The story is an exciting one, and there are times in The Omega Man where the film exploits that nicely - capturing the empty city streets (filmed on Sunday’s when no-one was out and about – well, almost no-one). The film also does a good job of changing up from the norm, casting an African American to be the love interest to Neville, quite the move for that time and Rosalind Cash is really very good in the role (and very sexy, too). But it isn’t enough to be able to excuse the silliness and occasional carelessness of the movie as a whole.
Warner Bros present The Omega Man in its original theatrical ratio, 2.4:1 high definition, encoded VC-1. I was impressed with how good this 36 year old movie looked. There are plenty of fine details visible and the print shows no damage. There are some scenes that appear peppered with a heavy dose of dust, but interior (studio) shots look very clean. The colors in the palette say 70’s all the way and the transfer captures them well, with a few colors really popping out.
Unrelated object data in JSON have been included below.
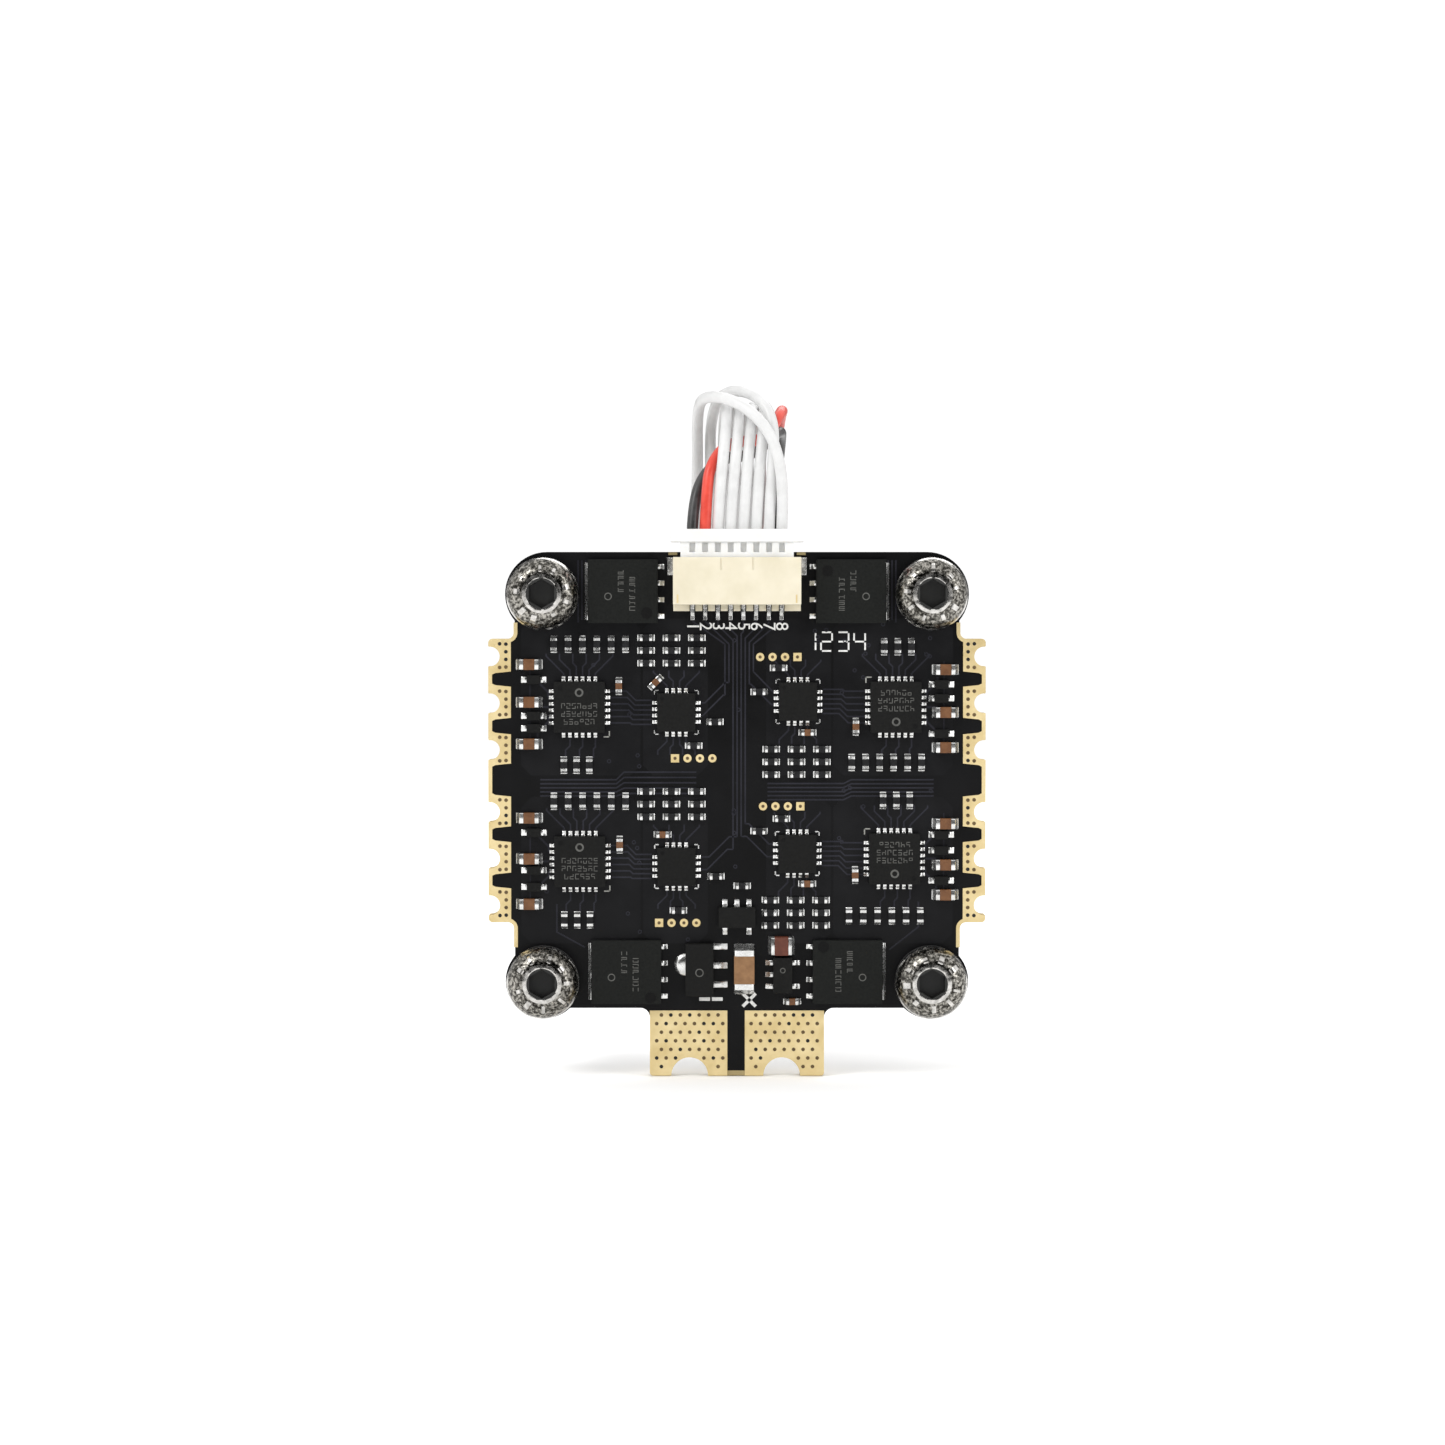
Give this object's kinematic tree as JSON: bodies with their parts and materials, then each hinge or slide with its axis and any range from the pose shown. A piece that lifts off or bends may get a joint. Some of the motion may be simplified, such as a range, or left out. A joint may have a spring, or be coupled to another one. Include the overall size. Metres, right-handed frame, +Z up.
{
  "type": "electronic speed controller",
  "caption": "Square four-motor speed controller board with castellated motor pads, a battery tab, soft-mounted screws and a side-entry signal plug with its loose looped cable.",
  "frame": {"origin": "centre of the 30.5 mm screw square, on the plane of the rear faces of the rubber grommets", "axes": "+X to the right seen from the component side, +Y out of the rear of the board along the screws, +Z up towards the signal plug"},
  "size_m": [0.0392, 0.0162, 0.0546],
  "materials": {
    "solder_mask": "satin black solder mask over glass-fibre board",
    "gold_plating": "immersion gold over copper",
    "black_rubber": "matt moulded rubber",
    "nickel_steel": "bright nickel plate, slightly rough",
    "ivory_nylon": "moulded ivory nylon",
    "white_nylon": "moulded translucent white nylon",
    "tinned_metal": "tin-plated and soldered",
    "black_wire": "silicone insulation",
    "red_wire": "silicone insulation",
    "white_wire": "silicone insulation",
    "black_epoxy": "moulded epoxy",
    "brown_ceramic": "fired ceramic"
  },
  "bodies": {
    "board": {"battery_pad_negative": "gold_plating", "battery_pad_positive": "gold_plating", "board": "solder_mask", "buck_converter": "black_epoxy", "bulk_capacitors": "brown_ceramic", "chip_capacitor_terminals": "tinned_metal", "chip_capacitors": "brown_ceramic", "chip_resistor_terminals": "tinned_metal", "chip_resistors": "black_epoxy", "current_sense_amplifier": "black_epoxy", "diode_terminals": "tinned_metal", "diodes": "black_epoxy", "edge_plating": "gold_plating", "front_mosfet_1": "black_epoxy", "front_mosfet_2": "black_epoxy", "front_mosfet_3": "black_epoxy", "front_mosfet_4": "black_epoxy", "front_mosfet_terminals": "tinned_metal", "gate_driver_1": "black_epoxy", "gate_driver_2": "black_epoxy", "gate_driver_3": "black_epoxy", "gate_driver_4": "black_epoxy", "gate_driver_terminals": "tinned_metal", "grommet_1": "black_rubber", "grommet_2": "black_rubber", "grommet_3": "black_rubber", "grommet_4": "black_rubber", "header_contacts": "tinned_metal", "header_housing": "ivory_nylon", "motor_controller_1": "black_epoxy", "motor_controller_2": "black_epoxy", "motor_controller_3": "black_epoxy", "motor_controller_4": "black_epoxy", "motor_controller_terminals": "tinned_metal", "motor_pads_1": "gold_plating", "motor_pads_2": "gold_plating", "motor_pads_3": "gold_plating", "motor_pads_4": "gold_plating", "rear_mosfet_terminals": "tinned_metal", "rear_mosfets": "black_epoxy", "shunt_resistor": "black_epoxy", "small_chip_leads": "tinned_metal", "test_pads": "gold_plating", "voltage_regulator": "black_epoxy"},
    "signal_cable": {"plug_housing": "white_nylon", "plug_contacts": "tinned_metal", "wire_black": "black_wire", "wire_red": "red_wire", "wire_white_1": "white_wire", "wire_white_2": "white_wire", "wire_white_3": "white_wire", "wire_white_4": "white_wire", "wire_white_5": "white_wire", "wire_white_6": "white_wire", "far_plug_housing": "white_nylon", "far_plug_contacts": "tinned_metal"},
    "screw_1": {"screw_1": "nickel_steel"},
    "screw_2": {"screw_2": "nickel_steel"},
    "screw_3": {"screw_3": "nickel_steel"},
    "screw_4": {"screw_4": "nickel_steel"}
  },
  "joints": [
    {"name": "plug_pull", "type": "slide", "parent": "board", "child": "signal_cable", "axis": [0, 0, 1], "range_m": [0, 0.004]},
    {"name": "screw_1_withdraw", "type": "slide", "parent": "board", "child": "screw_1", "axis": [0, -1, 0], "range_m": [0, 0.0125]},
    {"name": "screw_2_withdraw", "type": "slide", "parent": "board", "child": "screw_2", "axis": [0, -1, 0], "range_m": [0, 0.0125]},
    {"name": "screw_3_withdraw", "type": "slide", "parent": "board", "child": "screw_3", "axis": [0, -1, 0], "range_m": [0, 0.0125]},
    {"name": "screw_4_withdraw", "type": "slide", "parent": "board", "child": "screw_4", "axis": [0, -1, 0], "range_m": [0, 0.0125]}
  ]
}
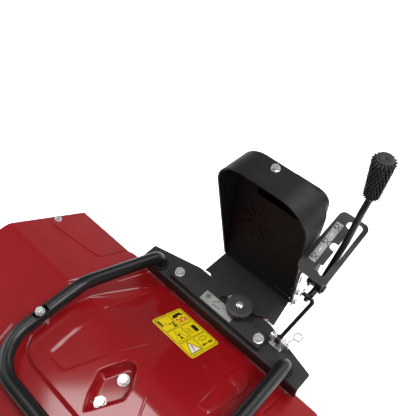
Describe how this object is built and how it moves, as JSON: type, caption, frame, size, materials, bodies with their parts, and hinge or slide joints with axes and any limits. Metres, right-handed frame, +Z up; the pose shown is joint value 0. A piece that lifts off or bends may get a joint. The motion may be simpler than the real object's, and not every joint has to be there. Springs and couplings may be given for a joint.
{
  "type": "snow blower",
  "caption": "Snow blower head: open auger housing, impeller drum, swivelling discharge hood with notched lever, hitch bracket, tubular guard and skid shoes.",
  "frame": {"origin": "centre of the bounding box in X and Y, on the plane the skid shoes stand on", "axes": "+Z up; -Y forward, the way the auger mouth faces; +X the machine's left as seen by an operator behind it"},
  "size_m": [0.8364, 0.662, 0.782],
  "materials": {
    "red_paint": "gloss",
    "black_paint": "satin",
    "black_gloss": "gloss",
    "zinc": "satin",
    "steel_dark": "satin",
    "cast_grey": "matte",
    "brass": "satin",
    "bronze_bush": "satin",
    "knob_black": "matte",
    "grip_black": "matte",
    "slide_plastic": "satin",
    "label_yellow": "gloss",
    "label_silver": "satin",
    "label_grey": "satin"
  },
  "bodies": {
    "frame": {"housing_shell": "red_paint", "deck_panel": "red_paint", "side_plate_left": "red_paint", "side_plate_right": "red_paint", "side_plate_bolts": "zinc", "scraper_bar": "black_paint", "scraper_bolts": "zinc", "skid_shoe_left": "black_paint", "skid_shoe_right": "black_paint", "skid_bolts": "zinc", "impeller_housing": "red_paint", "discharge_neck": "red_paint", "slide_ring": "slide_plastic", "auger_bushings": "bronze_bush", "gearbox_case": "cast_grey", "gearbox_steady": "black_paint", "steady_bolts": "zinc", "carrier_flange": "black_paint", "rear_bearing": "steel_dark", "hitch_bracket": "black_paint", "bracket_stays": "black_paint", "guard_tube": "black_paint", "tube_spacers": "zinc", "guard_tube_bolts": "zinc", "clamp_bar": "black_paint", "clamp_bolts": "zinc", "rating_label": "label_silver", "warning_label": "label_yellow", "clevis_bracket": "zinc", "clevis_pin": "zinc", "r_clip": "zinc", "knob_stud": "zinc"},
    "auger": {"auger_flight_left": "red_paint", "auger_flight_right": "red_paint", "auger_axle": "steel_dark", "shear_bolts": "zinc", "worm_wheel": "brass"},
    "impeller": {"impeller": "red_paint", "impeller_shaft": "steel_dark", "worm": "steel_dark", "input_coupling": "steel_dark"},
    "chute": {"chute_base_plate": "black_gloss", "chute_hood": "black_gloss", "chute_duct": "black_paint", "hood_bolt": "zinc", "side_strap": "zinc", "strap_bolts": "zinc", "gate_plate": "black_paint", "gate_label": "label_grey", "lever_pivot_bolt": "black_paint", "lever_spring": "zinc"},
    "lever": {"lever_rod": "black_paint", "lever_grip": "grip_black"},
    "link": {"link_rod": "black_paint", "push_nut": "zinc"},
    "knob": {"clamp_knob": "knob_black"}
  },
  "joints": [
    {"name": "auger_spin", "type": "hinge", "parent": "frame", "child": "auger", "pos_m": [0, -0.091, 0.21], "axis": [1, 0, 0], "continuous": true},
    {"name": "impeller_spin", "type": "hinge", "parent": "frame", "child": "impeller", "pos_m": [0, 0.124, 0.165], "axis": [0, 1, 0], "continuous": true},
    {"name": "chute_swivel", "type": "hinge", "parent": "frame", "child": "chute", "pos_m": [0.005, 0.274, 0.41], "axis": [0, 0, 1], "range_deg": [-3.5, 7]},
    {"name": "lever_swing", "type": "hinge", "parent": "chute", "child": "lever", "pos_m": [0.135, 0.207, 0.548], "axis": [1, 0, 0], "range_deg": [-6.5, 12.97]},
    {"name": "link_swing", "type": "hinge", "parent": "frame", "child": "link", "pos_m": [0.121, 0.14, 0.429], "axis": [-0.898, 0.4322, -0.0832], "range_deg": [-4.66, 9.29]},
    {"name": "knob_turn", "type": "hinge", "parent": "frame", "child": "knob", "pos_m": [0.03, 0.138, 0.41], "axis": [0, 0, 1], "range_deg": [0, 180]}
  ],
  "couplings": [
    {"joint": "impeller_spin", "follows": "auger_spin", "ratio": -20},
    {"joint": "lever_swing", "follows": "chute_swivel", "ratio": 1.85},
    {"joint": "link_swing", "follows": "chute_swivel", "ratio": 1.3243}
  ]
}
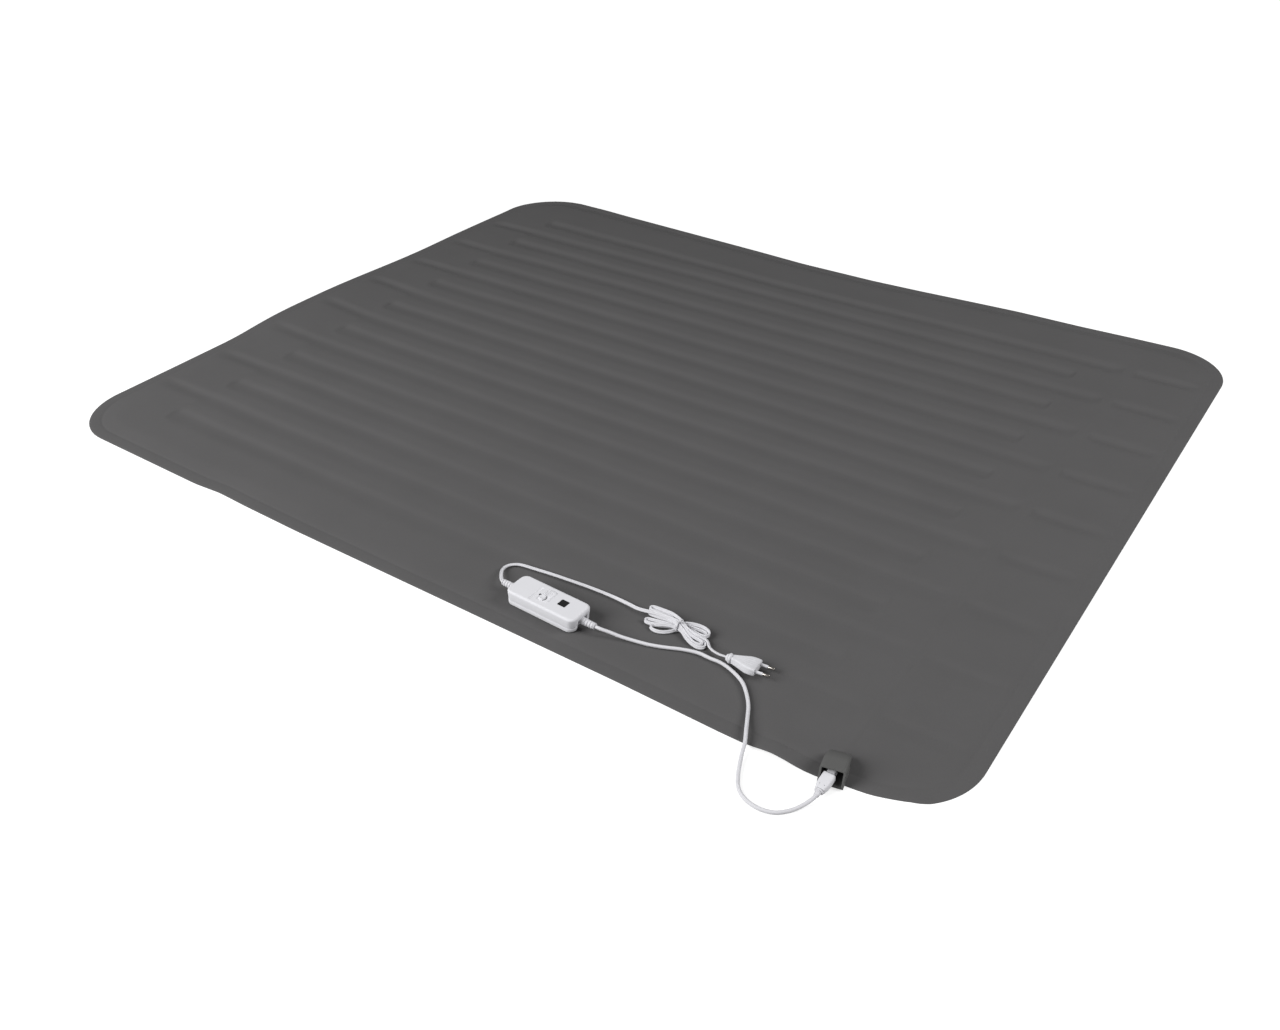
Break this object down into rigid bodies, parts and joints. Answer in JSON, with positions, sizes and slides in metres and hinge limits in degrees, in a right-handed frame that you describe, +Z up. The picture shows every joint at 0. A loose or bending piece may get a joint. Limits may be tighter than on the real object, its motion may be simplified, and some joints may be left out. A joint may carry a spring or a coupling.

Warner Bros. delivers this cult classic with a Dolby Digital Plus 1.0. Front focused, the audio is a little hollow sounding at times, more so than I would have expected. The dialogue is reasonably crisp throughout and the sprightly machine gun fire heard so frequently in films from the 70’s and before, come through well adding excitement to those scenes.
Introduction by Screenwriter Joyce Corrington and co-stars Eric Laneuville and Paul Koslo - (4:02) – Screenwriter, Joyce Corrington and Eric Laneuville and Paul Koslo discuss the film affectionately as they reflect back. It is, however, far too brief. This could have been expanded from an introduction to a full blown special feature, discussing making the film, how it was received then and now.
The Last Man Alive – The Omega Man - (9:47) – Vintage look at the making of the film (filmed in LA on Sundays and holidays to capture the abandoned feel). In the piece, there is footage of Charlton Heston discussing the solitary condition of his character with a visiting British anthropologist who proves both interesting and amusing.
Theatrical Trailer - (3:00)
The big budget production of I Am Legend starring Will Smith will likely make the discovery of this 1971 adaptation of Richard Matheson’s story a harder pill to swallow. Not only do the effects create a truer desolate future, but Will Smith is a far better actor, creating a far more interesting Robert Neville and the majority of the updated version sticks closer to Matheson’s vision, at least in tone.
The Omega Man on HD-DVD, looking and sounding better, I am sure, than ever before at home, will most certainly please those who are familiar with Charlton Heston running around with his shirt off and talking to himself. For those curious about the version, renting is safer.